The 38th minute of the match gave us a nearly perfect demonstration of his personality and style. Barcelona's defense needed an outlet; Neymar ran back to the midfield to provide one. As the ball came his way, he was closed down by two Bilbao players. Rather than laying the ball back down and then moving to create space, he instead produced an absurd spinning backheel turn to beat them both, before being dispossessed by a third defender.
That moment ended badly for Neymar. But the freedom of self, the audacity and will to push the boundaries no matter the moment, is critical to his game and what makes him so fun to watch. In Neymar there's no fear of failure: his only limit seems to be his own imagination. So far it has been boundless.

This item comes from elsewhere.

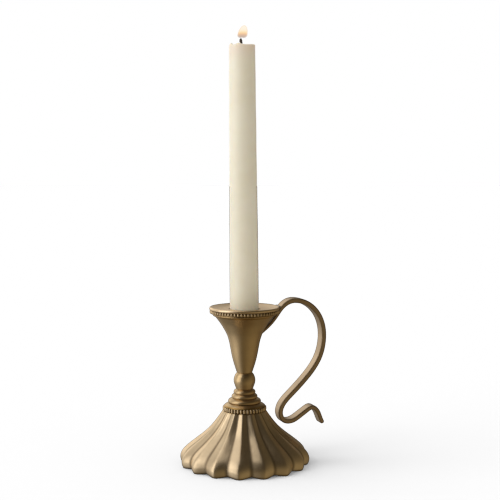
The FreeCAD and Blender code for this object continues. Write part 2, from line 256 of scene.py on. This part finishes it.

Neymar is "cheeky." He irritates defenders and snobbish fans who posture as gatekeepers for the integrity of the game, then silences them by scoring and assisting so frequently that their rhetoric of the flashy-but-useless footballer sticks in their throats. He changes his hair every other day, he parties in Vegas with Michael Jordan, he shows up in videos drunk and singing his young heart out in Brazil. He takes pictures on top of expensive cars. He lives like a real 23-year-old millionaire, and he's too busy enjoying it to fake modesty.
In the last few minutes of that 3-1 win in the Copa del Rey final, Neymar -- with his Mohawk and bright shoes -- chose to rainbow the defender, to use his skill to add insult to injury rather than simply running down the clock. That moment wasn't just about making Bustinza feel bad about himself. It was ode to the Brazilians of Barcelona that came before him, and an expression of the hope that this silly sport still has room for fun.
Football needs its romantics, and Neymar is their chief.